Après être sorti du B52, Robert Certain se dirigea vers une rizière qui venait d’être labourée, au bord d’un canal à sec. Peu de temps après s’être remis sur pied, il fût découvert par une femme. En un instant, une foule de villageois furieux a afflué, entourant la rizière. A cet instant, Robert Certain pensa à une fin pour lui-même des plus malheureuses. Il n’aurait jamais pu imaginer que son adversaire serait si humaniste pour un ennemi venant de bombarder son pays, tuant ses compatriotes : "Les villageois étaient si forcenés, mais les milices populaires m’ont protégé.
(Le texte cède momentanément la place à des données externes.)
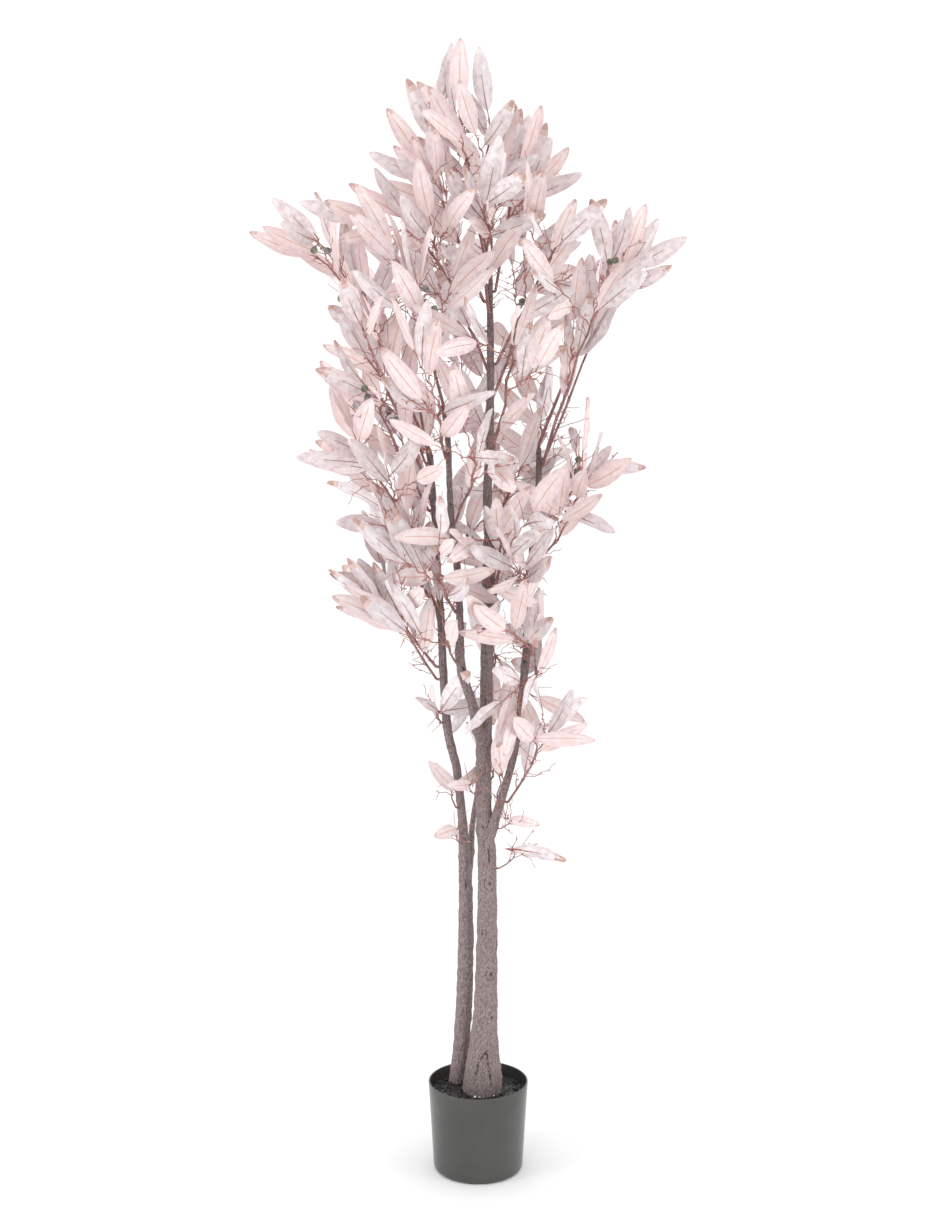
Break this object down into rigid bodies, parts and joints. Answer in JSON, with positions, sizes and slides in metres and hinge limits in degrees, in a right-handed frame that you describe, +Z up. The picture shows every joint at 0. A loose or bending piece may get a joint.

J’a été amené dans une maison et j’ai vu un employé local en train de noter les informations sur ma carte d’identité et ma plaquette d’identification. A ce moment-là, les villageois n’éprouvaient plus leur haine contre moi. Les milices populaires ont pris quelques tables pour boucher les fenêtres, de peur qu’on me lance des pierres par les fenêtres. J’ai été ensuite transporté à la prison Hoa Lo en traversant un bac sur le fleuve Rouge. J’étais alors paniqué et prêt à tout ! J’ai pensé qu’on me torturerait ! Mais cela n’a pas eu lieu."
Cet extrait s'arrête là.